Sebelum saksi dan ahli memberikan keterangan, tim kuasa hukum terdakwa Syafruddin meminta kepada majelis hakim untuk mengklarifikasi tentang posisi Nyoman apakah selaku saksi atau ahli.

"Boleh klarifikasi sebelum diambil sumpah. Begini, sehubungan dihadirkan ahli saudara Nyoman Wara ingin beberapa hal klarifikasi kepada rekan-rekan JPU dan majelis," kata Yusril Ihza Mahendra, salah satu kuasa hukum terdakwa Syafruddin.

BACA JUGA: IAPP Nilai Pembuktian Kasus SKL BLBI Berdasarkan Asumsi

Tim kuasa hukum mempersoalkan Nyoman sebagai ahli atau saksi dalam perkara ini, karena dia merupakan auditor BPK yang pernah melakukan audit terkait BLBI terhadap BDNI.

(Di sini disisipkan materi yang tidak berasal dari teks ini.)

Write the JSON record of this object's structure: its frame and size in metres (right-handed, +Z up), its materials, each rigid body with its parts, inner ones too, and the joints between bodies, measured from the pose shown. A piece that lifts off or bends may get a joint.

"Beliau hadir sebagai ahli dan terkait alat bukti lain, bukti surat hasil pemeriksaan audit BPK yang melaksanakan audit beliau sendiri. Kita paham keterangan saksi dan ahli berdasarkan Pasal 1, tapi beliau dihadirkan sebagai ahli terkait alat bukti sebelumnya dan alat bukti bisa dualisme karena bisa keterangan ahli dan alat bukti," katanya.

BACA JUGA: Kata Yusril soal MK Larang Pengurus Partai jadi Calon DPD

Menurut Yusril, pihaknya keberatan karena Nyoman yang diajukan sebagai ahli untuk diminta menilai pekerjaan hasil auditnya sendiri sehingga ini sangat tidak adil dalam proses penegakan hukum.

Ketua Majelis Hakim Yanto kemudian menyampaikan, bahwa praktik peradilan, bahwa BPK diajukan sebagai ahli dan jika ada yang keberatan, maka bisa menuangkannya di dalam pledoi. Namun Yusiril tetap meminta agar persoalan ini menjadi clear sebelum Nyoman mengucapkan sumpah.

"Biar clear dulu, kalau ahli menerangkan hasil ini dia menerangkan fakta, apakah melakukan audit melalui standar tidak bisa jadi ahli," katanya.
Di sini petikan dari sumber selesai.